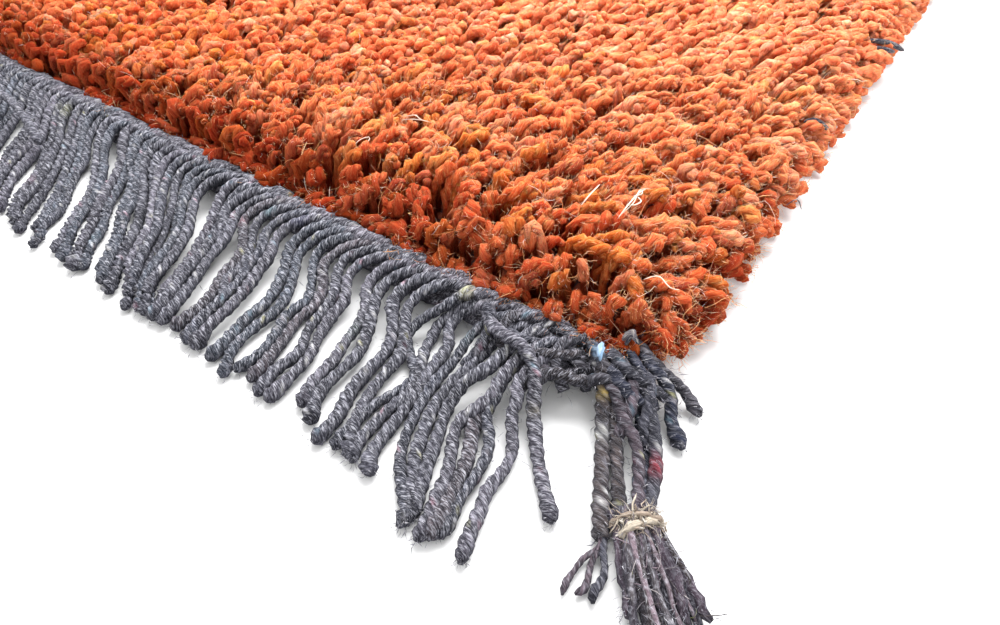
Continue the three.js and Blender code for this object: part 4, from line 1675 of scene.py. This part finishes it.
    def routes(self, rng: Draws) -> Array:
        """Routes of the even cords, two and two drawn together towards their tips.

        A cord sways to +X by a lean that is largest about the middle and smallest towards the tasselled
        corner, it sags back a little after its bend, and it winds by one slow sine wave. Where the lean
        changes, the pairs crowd, and each second pair lies on its neighbours.

        Args:
            rng: The source of random draws.
        Returns:
            Route points in the near end's place, shaped (cords, points, 3).
        """
        pair = np.arange(self.first, self.last, self.spacing)
        count = len(pair)
        route = np.array(self.ROUTE)
        out = route[:, 1]
        lean = 12.0 + 46.0 * fading(pair, 60.0, 172.0) * (0.3 + 0.7 * eased(pair, -290.0, -110.0))
        lean = lean + rng.normal(0.0, 2.4, count)
        bend = 1.05 + 0.4 * eased(pair, 50.0, 150.0)
        sag = 1.0 + 4.5 * eased(pair, 30.0, 110.0) + rng.normal(0.0, 1.5, count)
        phase = rng.uniform(0.0, 2 * np.pi, count)
        wave = rng.uniform(25.0, 36.0, count)
        sway = lean[:, None] * np.clip((out - 8.0) / 62.5, 0.0, 1.0) ** bend[:, None]
        sway = sway - sag[:, None] * np.exp(-(((out - 19.0) / 9.0) ** 2))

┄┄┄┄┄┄

# [What you have to do]
Print the listing above in its entirety, with every line exact.

# [Complete answer]
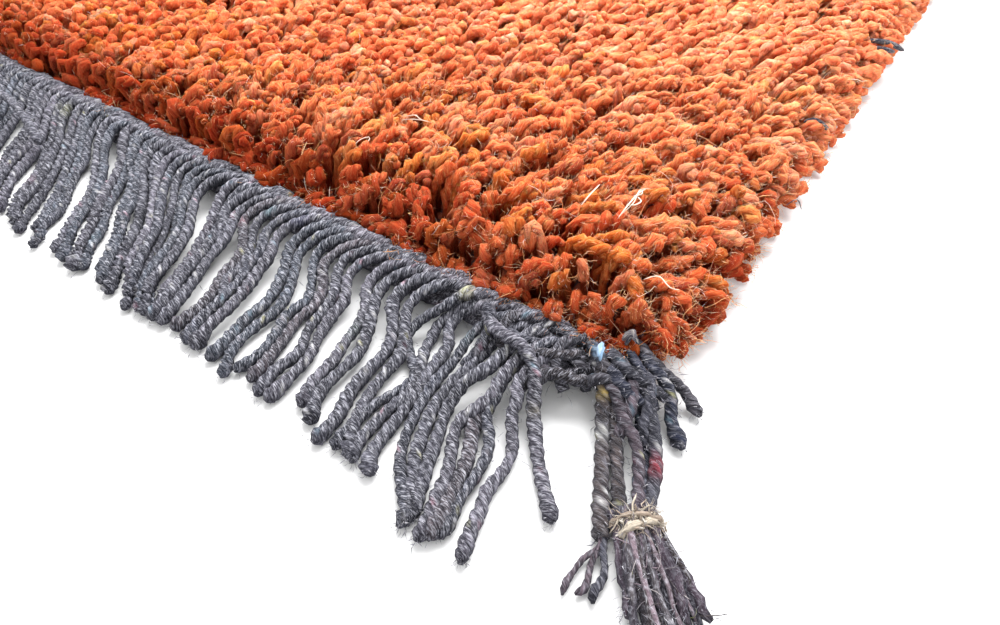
Continue the three.js and Blender code for this object: part 4, from line 1675 of scene.py. This part finishes it.
    def routes(self, rng: Draws) -> Array:
        """Routes of the even cords, two and two drawn together towards their tips.

        A cord sways to +X by a lean that is largest about the middle and smallest towards the tasselled
        corner, it sags back a little after its bend, and it winds by one slow sine wave. Where the lean
        changes, the pairs crowd, and each second pair lies on its neighbours.

        Args:
            rng: The source of random draws.
        Returns:
            Route points in the near end's place, shaped (cords, points, 3).
        """
        pair = np.arange(self.first, self.last, self.spacing)
        count = len(pair)
        route = np.array(self.ROUTE)
        out = route[:, 1]
        lean = 12.0 + 46.0 * fading(pair, 60.0, 172.0) * (0.3 + 0.7 * eased(pair, -290.0, -110.0))
        lean = lean + rng.normal(0.0, 2.4, count)
        bend = 1.05 + 0.4 * eased(pair, 50.0, 150.0)
        sag = 1.0 + 4.5 * eased(pair, 30.0, 110.0) + rng.normal(0.0, 1.5, count)
        phase = rng.uniform(0.0, 2 * np.pi, count)
        wave = rng.uniform(25.0, 36.0, count)
        sway = lean[:, None] * np.clip((out - 8.0) / 62.5, 0.0, 1.0) ** bend[:, None]
        sway = sway - sag[:, None] * np.exp(-(((out - 19.0) / 9.0) ** 2))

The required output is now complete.